**TASK PROMPT:** Every entry that follows should be reproduced exactly.

[3D code data]
######

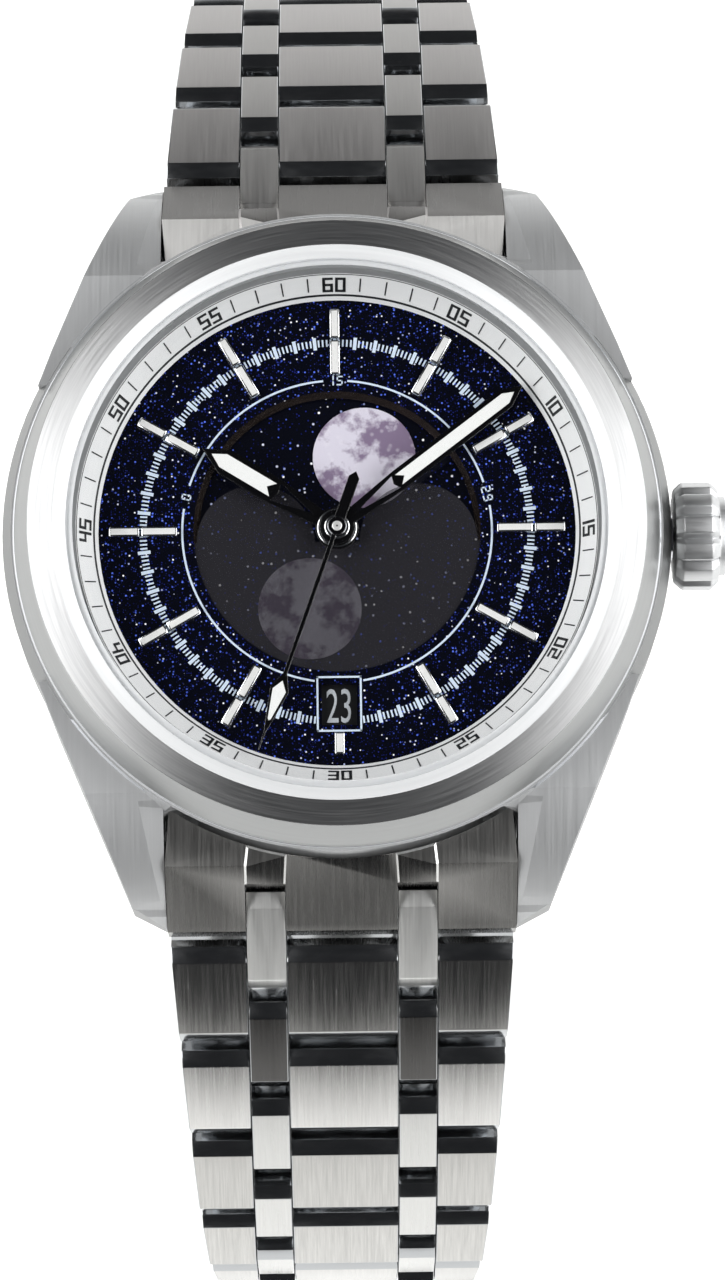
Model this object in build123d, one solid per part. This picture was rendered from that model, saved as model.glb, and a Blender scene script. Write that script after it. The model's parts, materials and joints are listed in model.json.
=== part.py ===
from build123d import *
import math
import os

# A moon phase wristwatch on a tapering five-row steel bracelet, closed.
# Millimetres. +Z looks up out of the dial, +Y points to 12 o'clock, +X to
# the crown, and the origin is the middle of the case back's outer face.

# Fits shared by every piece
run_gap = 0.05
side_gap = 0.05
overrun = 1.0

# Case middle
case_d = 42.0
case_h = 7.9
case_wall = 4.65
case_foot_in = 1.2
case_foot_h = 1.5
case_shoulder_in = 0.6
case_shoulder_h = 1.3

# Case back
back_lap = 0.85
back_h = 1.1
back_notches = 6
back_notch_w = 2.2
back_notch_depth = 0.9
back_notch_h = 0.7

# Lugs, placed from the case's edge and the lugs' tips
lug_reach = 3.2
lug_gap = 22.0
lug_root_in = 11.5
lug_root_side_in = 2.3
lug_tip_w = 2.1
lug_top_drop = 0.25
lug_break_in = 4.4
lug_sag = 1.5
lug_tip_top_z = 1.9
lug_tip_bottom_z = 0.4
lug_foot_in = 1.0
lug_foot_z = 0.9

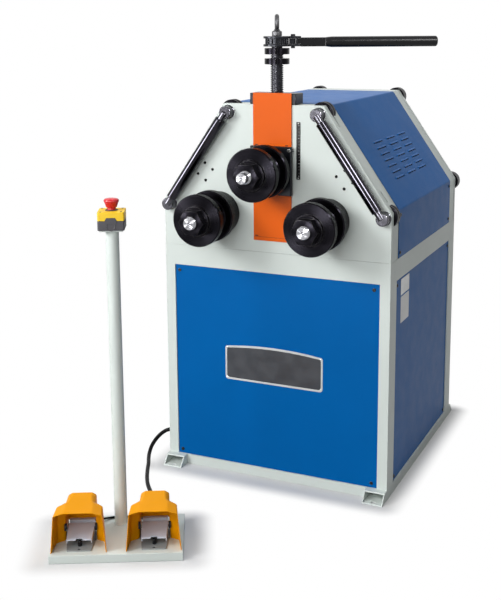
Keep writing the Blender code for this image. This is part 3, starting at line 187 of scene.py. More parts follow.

######

**RESPONSE:**
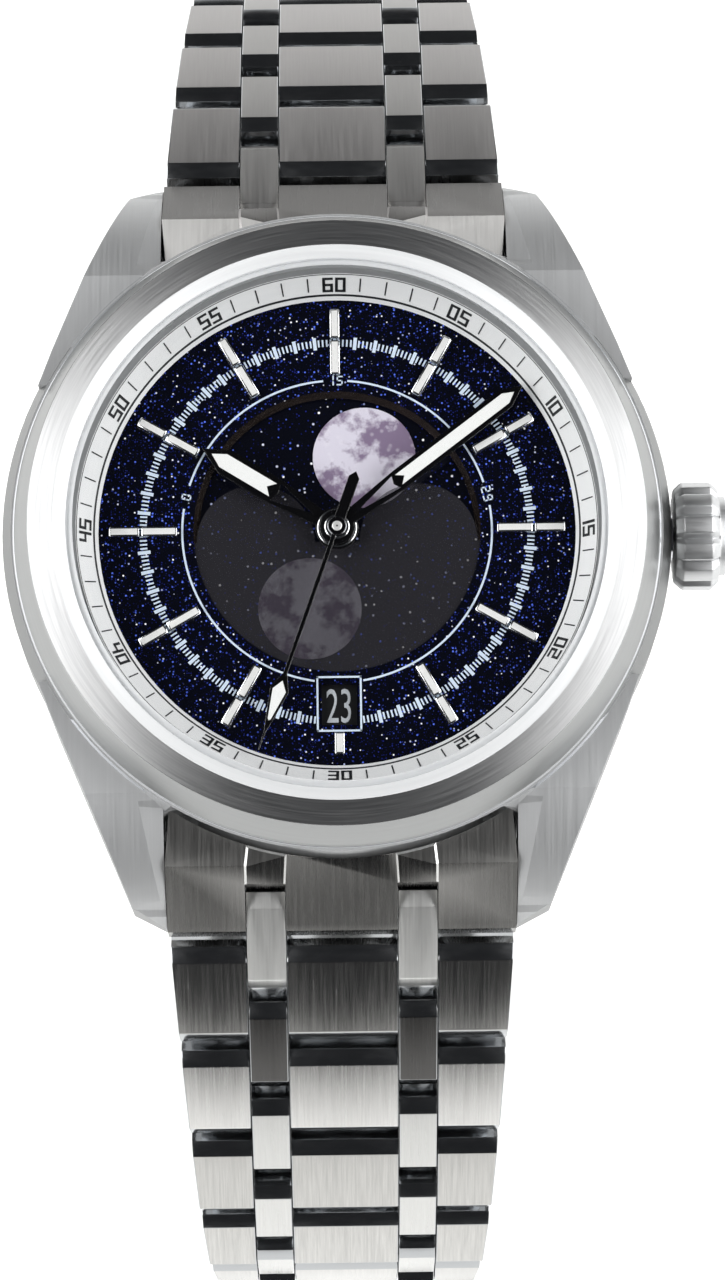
Model this object in build123d, one solid per part. This picture was rendered from that model, saved as model.glb, and a Blender scene script. Write that script after it. The model's parts, materials and joints are listed in model.json.
=== part.py ===
from build123d import *
import math
import os

# A moon phase wristwatch on a tapering five-row steel bracelet, closed.
# Millimetres. +Z looks up out of the dial, +Y points to 12 o'clock, +X to
# the crown, and the origin is the middle of the case back's outer face.

# Fits shared by every piece
run_gap = 0.05
side_gap = 0.05
overrun = 1.0

# Case middle
case_d = 42.0
case_h = 7.9
case_wall = 4.65
case_foot_in = 1.2
case_foot_h = 1.5
case_shoulder_in = 0.6
case_shoulder_h = 1.3

# Case back
back_lap = 0.85
back_h = 1.1
back_notches = 6
back_notch_w = 2.2
back_notch_depth = 0.9
back_notch_h = 0.7

# Lugs, placed from the case's edge and the lugs' tips
lug_reach = 3.2
lug_gap = 22.0
lug_root_in = 11.5
lug_root_side_in = 2.3
lug_tip_w = 2.1
lug_top_drop = 0.25
lug_break_in = 4.4
lug_sag = 1.5
lug_tip_top_z = 1.9
lug_tip_bottom_z = 0.4
lug_foot_in = 1.0
lug_foot_z = 0.9

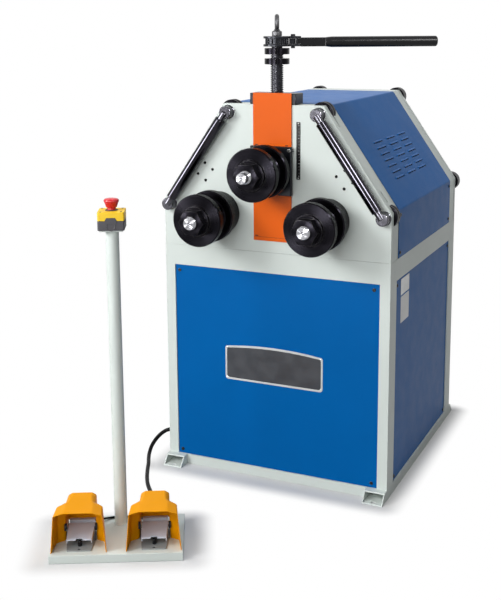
Keep writing the Blender code for this image. This is part 3, starting at line 187 of scene.py. More parts follow.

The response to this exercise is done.